Emissions from land-use change can be expected to decrease substantially in the coming years – as long as countries put the land-use commitments within their Paris Agreement climate pledges into action.

Detailed knowledge of the changes and drivers of land-use CO2 fluxes in individual countries provides a key element to monitor and assess the country-specific measures to cut emissions and increase removals.

Specifically, splitting up land-use fluxes into their components allows for a separate assessment of emissions and removals. Net CO2 sinks are only possible if CO2 removals from forestation exceed the sum of emissions from deforestation, peat emissions and other emission-causing land-use transitions. 

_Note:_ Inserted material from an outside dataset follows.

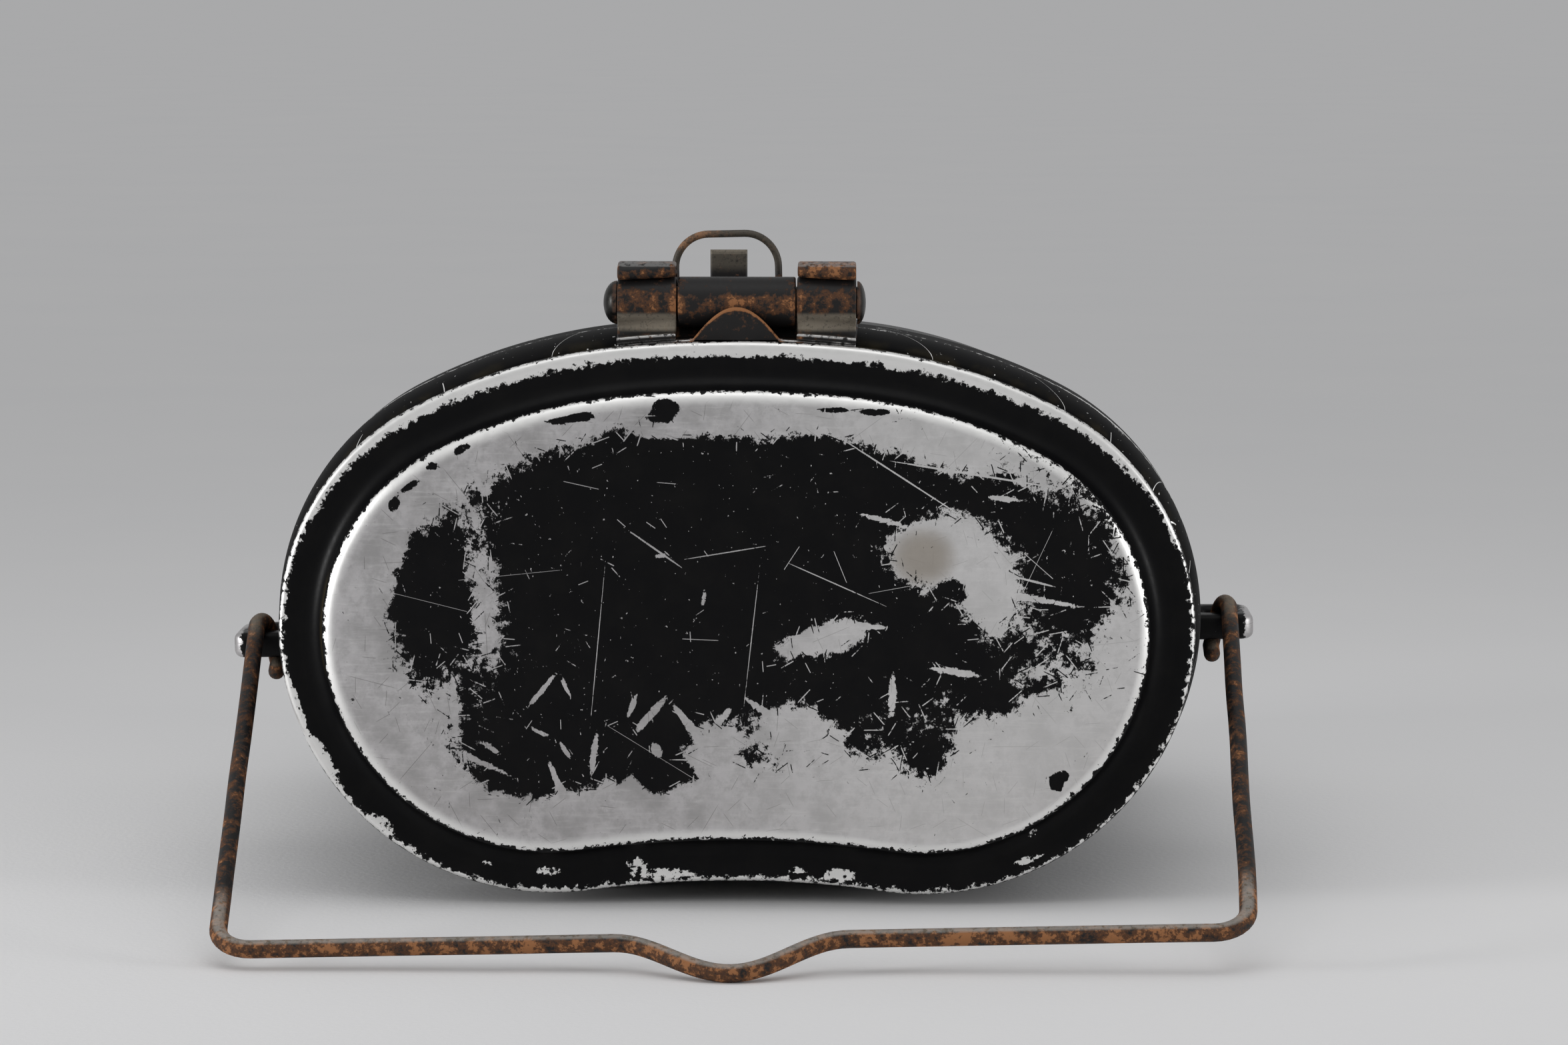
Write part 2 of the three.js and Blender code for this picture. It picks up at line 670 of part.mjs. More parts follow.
// The ring of an ear, seen from above: a straight front bar with an eye behind it.
function earRing() {
  const { y, z, tip, bar, root } = EAR;
  const { bevel, tipFront, tipBack, rear } = EAR_EDGE;
  const back = y + EAR_HOLE.back;
  const outer = new THREE.Shape();
  outer.moveTo(root, y - bar);
  outer.lineTo(tip - tipFront, y - bar);
  outer.absarc(tip - tipFront, y - bar + tipFront, tipFront, -PI / 2, 0, false);
  outer.lineTo(tip, back);
  outer.absarc(tip - tipBack, back, tipBack, 0, PI / 2, false);
  outer.lineTo(root, back + rear);
  const eye = new THREE.Path();
  const { inner, outer: far, corner } = EAR_HOLE;
  eye.moveTo(inner + corner, y + bar);
  eye.lineTo(far - corner, y + bar);
  eye.absarc(far - corner, y + bar + corner, corner, -PI / 2, 0, false);
  eye.lineTo(far, back - corner);
  eye.absarc(far - corner, back - corner, corner, 0, PI / 2, false);
  eye.lineTo(inner + corner, back);
  eye.absarc(inner + corner, back - corner, corner, PI / 2, PI, false);
  eye.lineTo(inner, y + bar + corner);
  eye.absarc(inner + corner, y + bar + corner, corner, PI, 1.5 * PI, false);
  outer.holes.push(eye);
  const options = {
    depth: 2 * (bar - bevel),
    bevelThickness: bevel,
    bevelSize: bevel,
    bevelOffset: -bevel,
    bevelSegments: 1,
    curveSegments: 3,
  };
  return solid(new THREE.ExtrudeGeometry(outer, options).translate(0, 0, z - bar + bevel));
}

// The foot of an ear: a plate that follows the pot's side, with rounded corners.
function earFoot(side) {
  const { front, back, low, top } = FOOT;
  const angles = spread(rad(73) - earShift(side), rad(121) - earShift(side), 8);
  const sheet = pad(onPot, angles, [front - 3, back + 3], EAR.gap, EAR.gap + EAR.plate);
  const plan = new THREE.Shape();
  plan.moveTo(front, low + 6);
  plan.quadraticCurveTo(front, top - 1, front + 6, top);
  plan.lineTo(back - 5, top);
  plan.quadraticCurveTo(back, top, back, top - 7);
  plan.quadraticCurveTo(back, low + 6, back - 8, low + 2);
  plan.quadraticCurveTo(front + 4, low - 2, front, low + 6);
  const reach = 20;
  const block = new THREE.ExtrudeGeometry(plan, { depth: reach, bevelEnabled: false, curveSegments: 4 });
  const across = new THREE.Matrix4().makeBasis(
    new THREE.Vector3(0, 1, 0),
    new THREE.Vector3(0, 0, 1),
    new THREE.Vector3(1, 0, 0),
  );
  block.applyMatrix4(across).translate(EAR.tip - reach, 0, side * earRise);
  return common(sheet, solid(block));
}

// The ear for one side, modelled on the right.
function ear(side) {
  const clear = pad(onPot, spread(rad(60), rad(130), 10), [28, 60], -6, EAR.gap);
  const holes = earRivets(side).map((spot) => potHole(spot.angle, spot.y));
  const ring = cut(tilted(earRing(), side), [clear]);
  return cut(join(earFoot(side), ring), holes);
}

// ---------------------------------------------------------------- strap staple

// The staple is modelled upright at the middle, then moved round the arched wall to its place.
function leaned(geometry) {
  const centreZ = arcs[0].z + potWall(STAPLE.y).drop;
  return solid(geometry.clone().translate(0, 0, -centreZ).rotateY(stapleLean).translate(0, 0, centreZ));
}

function staplePlate() {
  const reach = asin(STAPLE_PLATE.half / OUTLINE[0].radius);
  const depths = [STAPLE_PLATE.front, STAPLE_PLATE.back];
  const low = RIVET.seat;
  const plate = pad(onPot, spread(-reach, reach, 6), depths, low, low + STAPLE_PLATE.thick);
  const plateZ = onPot(0, STAPLE.y, low).z;
  const boss = (x) => {
    const high = STAPLE.bossHigh + STAPLE_PLATE.thick * 0.7;
    const post = new THREE.CylinderGeometry(STAPLE.boss, STAPLE.boss * 1.2, high, 12);
    const middle = plateZ + STAPLE_PLATE.thick * 0.3 + high / 2;
    return solid(post.rotateX(PI / 2).translate(x, STAPLE.y, middle));
  };
  const socket = (x) => {
    const radius = STAPLE.wire + RIVET.seat;
    const reach = 6;
    const drill = new THREE.CylinderGeometry(radius, radius, reach, 10);
    return solid(drill.rotateX(PI / 2).translate(x, STAPLE.y, plateZ + SOCKET_DEPTH + reach / 2));
  };
  const holes = stapleRivets.map((spot) => potHole(spot.angle, spot.y));
  const sockets = [socket(STAPLE.half), socket(-STAPLE.half)];
  const upright = cut(join(plate, boss(STAPLE.half), boss(-STAPLE.half)), sockets);
  return cut(leaned(upright), holes);
}

function strapStaple() {
  const { half, topZ, bend, y } = STAPLE;
  const footZ = onPot(0, y, RIVET.seat).z + SOCKET_DEPTH + RIVET.seat;
  const at = (x, z) => new THREE.Vector3(x, y, z);
  const [right, up] = [new THREE.Vector3(1, 0, 0), new THREE.Vector3(0, 0, 1)];
  return leaned(wire([
    { curve: new THREE.LineCurve3(at(half, footZ), at(half, topZ - bend)), steps: 1 },
    { curve: new Arc3(at(half - bend, topZ - bend), right, up, bend, 0, 90), steps: 6 },
    { curve: new THREE.LineCurve3(at(half - bend, topZ), at(bend - half, topZ)), steps: 1 },
    { curve: new Arc3(at(bend - half, topZ - bend), right, up, bend, 90, 180), steps: 6 },
    { curve: new THREE.LineCurve3(at(-half, topZ - bend), at(-half, footZ)), steps: 1 },
  ], STAPLE.wire, 8));
}

// ---------------------------------------------------------------- assembly

const paint = new THREE.MeshStandardMaterial({ color: 0x23242a, roughness: 0.42, metalness: 0.1 });
const wornPaint = new THREE.MeshStandardMaterial({ color: 0x4a4b50, roughness: 0.5, metalness: 0.3 });
const aluminium = new THREE.MeshStandardMaterial({ color: 0xb9b8b8, roughness: 0.4, metalness: 1 });
const rustySteel = new THREE.MeshStandardMaterial({ color: 0x5d4638, roughness: 0.6, metalness: 0.5 });
const darkSteel = new THREE.MeshStandardMaterial({ color: 0x4c5053, roughness: 0.35, metalness: 0.8 });

const kit = new THREE.Group();
kit.position.y = -middleY;

function place(name, geometry, material) {
  geometry.computeVertexNormals();
  const mesh = new THREE.Mesh(geometry, material);
  mesh.name = name;
  kit.add(mesh);
}

place('pot_body', potBody(), paint);
place('ear_right', ear(1), aluminium);
place('ear_left', mirrored(ear(-1)), aluminium);
const earSeat = EAR.gap + EAR.plate + RIVET.seat;
const earRivet = (spot) => {
  const shape = rivetGeometry(earSeat + POT.wall + RIVET.seat, true);
  return aimed(shape, onPot(spot.angle, spot.y, earSeat), spot.angle);
};
earRivets(1).forEach((spot, i) => {
  place(`ear_right_rivet_${i + 1}`, earRivet(spot), aluminium);
});
earRivets(-1).forEach((spot, i) => {
  place(`ear_left_rivet_${i + 1}`, mirrored(earRivet(spot)), aluminium);
});
place('staple_plate', staplePlate(), rustySteel);
place('strap_staple', strapStaple(), rustySteel);
stapleRivets.forEach((spot, i) => {
  const over = RIVET.seat + STAPLE_PLATE.thick + RIVET.seat;
  const seat = onPot(spot.angle, spot.y, over);
  const rivet = aimed(rivetGeometry(over + POT.wall + RIVET.seat, true), seat, spot.angle);
  place(`staple_rivet_${i + 1}`, rivet, aluminium);
});

place('lid_pan', panLid(), wornPaint);
place('hinge_bracket', hingeBracket(), rustySteel);
bracketRivets.forEach(({ angle }, i) => {
  const over = BRACKET.gap + BRACKET.plate + RIVET.seat;
  const seat = onPan(angle, BRACKET_RIVET_Y, over);
  const rivet = aimed(rivetGeometry(over + SHEET * 0.8, false), seat, angle);
  place(`bracket_rivet_${i + 1}`, rivet, aluminium);
});
place('hinge_pin', hingePin(), darkSteel);
place('pan_handle', panHandle(), rustySteel);
place('bail', bail(), rustySteel);

export default kit;
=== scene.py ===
"""Looks of the kidney-shaped mess kit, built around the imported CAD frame.

Lengths in this script are millimetres, counted along Y from the plane of the pan's shoulder, as the
object is described. Meshes are turned into the frame's metres when they are made.
"""

import json
import math

import bmesh
import bpy
import numpy as np
from mathutils import Matrix, Vector, noise
from mathutils.geometry import delaunay_2d_cdt


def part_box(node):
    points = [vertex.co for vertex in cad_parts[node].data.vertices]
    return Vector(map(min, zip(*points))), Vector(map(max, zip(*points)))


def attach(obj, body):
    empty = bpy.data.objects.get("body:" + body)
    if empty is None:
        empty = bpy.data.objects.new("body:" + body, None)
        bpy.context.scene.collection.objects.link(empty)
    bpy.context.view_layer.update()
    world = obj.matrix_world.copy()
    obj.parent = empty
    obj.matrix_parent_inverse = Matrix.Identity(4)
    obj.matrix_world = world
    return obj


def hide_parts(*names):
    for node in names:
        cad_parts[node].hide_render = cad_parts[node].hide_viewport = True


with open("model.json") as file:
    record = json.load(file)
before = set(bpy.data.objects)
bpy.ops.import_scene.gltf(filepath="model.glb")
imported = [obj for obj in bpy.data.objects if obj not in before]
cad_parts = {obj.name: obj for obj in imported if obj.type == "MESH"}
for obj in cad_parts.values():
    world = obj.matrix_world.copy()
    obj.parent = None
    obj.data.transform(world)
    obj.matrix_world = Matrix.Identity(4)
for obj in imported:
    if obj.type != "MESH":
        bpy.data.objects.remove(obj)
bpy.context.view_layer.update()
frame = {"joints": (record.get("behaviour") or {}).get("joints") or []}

MM = 0.001

# Unevenness of the sheet metal and the wire: sizes of its waves, and their depths.
RUMPLE_SEED = 5
LID_RUMPLES = [(26.0, 0.2), (9.0, 0.06)]
POT_RUMPLE = (30.0, 0.18)
WIRE_RUMPLE = (23.0, 0.35)
noise.seed_set(RUMPLE_SEED)

# ---------------------------------------------------------------- driving dimensions

POT = {"mouth": 18.8, "offset": 0.5, "wall": 1.3, "base": 138.0, "corner": 8.0}
POT_BASE_SINK = 0.1
POT_TAPER = {"start": 28.0, "end": 130.0, "offset": -1.7, "drop": -3.8}
SHOULDER_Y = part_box("pot_body")[1].y / MM - POT["base"]

# Arcs of the kidney outline: radius, the direction that the arc's end faces, and its steps.
OUTLINE = [(200.0, 6.0, 12), (100.0, 27.0, 22), (44.0, 108.0, 44), (47.6, None, 46)]
HOLLOW_RADIUS = 180.0
HOLLOW_STEPS = 12
SHOULDER_LOW_Z = 2.1

PANEL = {"front": -6.2, "inset": 9.6, "edge": 1.6, "wall_back": -3.6, "cove": 3.4}
LEDGE_Y = 0.1
NECK = {"offset": -0.6, "start": 2.7, "end": 11.0}
ROLL = {"offset": 2.1, "crest": 18.5, "rim": 28.0}
SHEET = 1.2

PIN = {"y": 8.6, "head": 3.8, "half": 20.95, "shank": 2.8, "left_dome": 2.4, "right_dome": 1.5}
PIN["z"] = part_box("hinge_pin")[1].z / MM - PIN["head"]
BRACKET = {"half": 20.85, "plate": 0.85, "back": 26.0, "knuckle": 4.5, "inner": 10.5, "flare": 1.5}
BRACKET_RIVETS = {"x": (-16, -6.5, 6.5, 16), "y": 22.5}
FOLD_SHEET = 1.2
TONGUE = {"half": 8.05, "height": 6.0, "thick": 1.1}
HANDLE = {"sheet": 1.2, "top": 106.4, "tail_top": 103.6, "tail_y": 90.0, "barrel_half": 10.25}
BARREL = {"radius": 3.9, "start": 60, "end": 335, "root": (6.8, 4.5, 2.2)}
TAB = {"over": 6.6, "under": 5.4, "back": 40, "front": 107, "slant": 11, "root": (5.6, 4.0, 2.0)}
THUMB = {"half": 3.6, "y": 92.2, "top": 109.4, "bend": 1.6}
SKEW = {"start": 26.0, "x": -4.2}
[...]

Furthermore, the split into components makes it possible to compare model-based estimates with the land-use CO2 fluxes that countries report to the United Nations Framework Convention on Climate Change (UNFCCC) in their national greenhouse gas inventories.

A comprehensive and reliable quantification of land-use fluxes is also essential in light of the increasing importance of carbon dioxide removal (CDR) technologies, since the vast majority of CDR currently stems from conventional management of land, such as reforestation.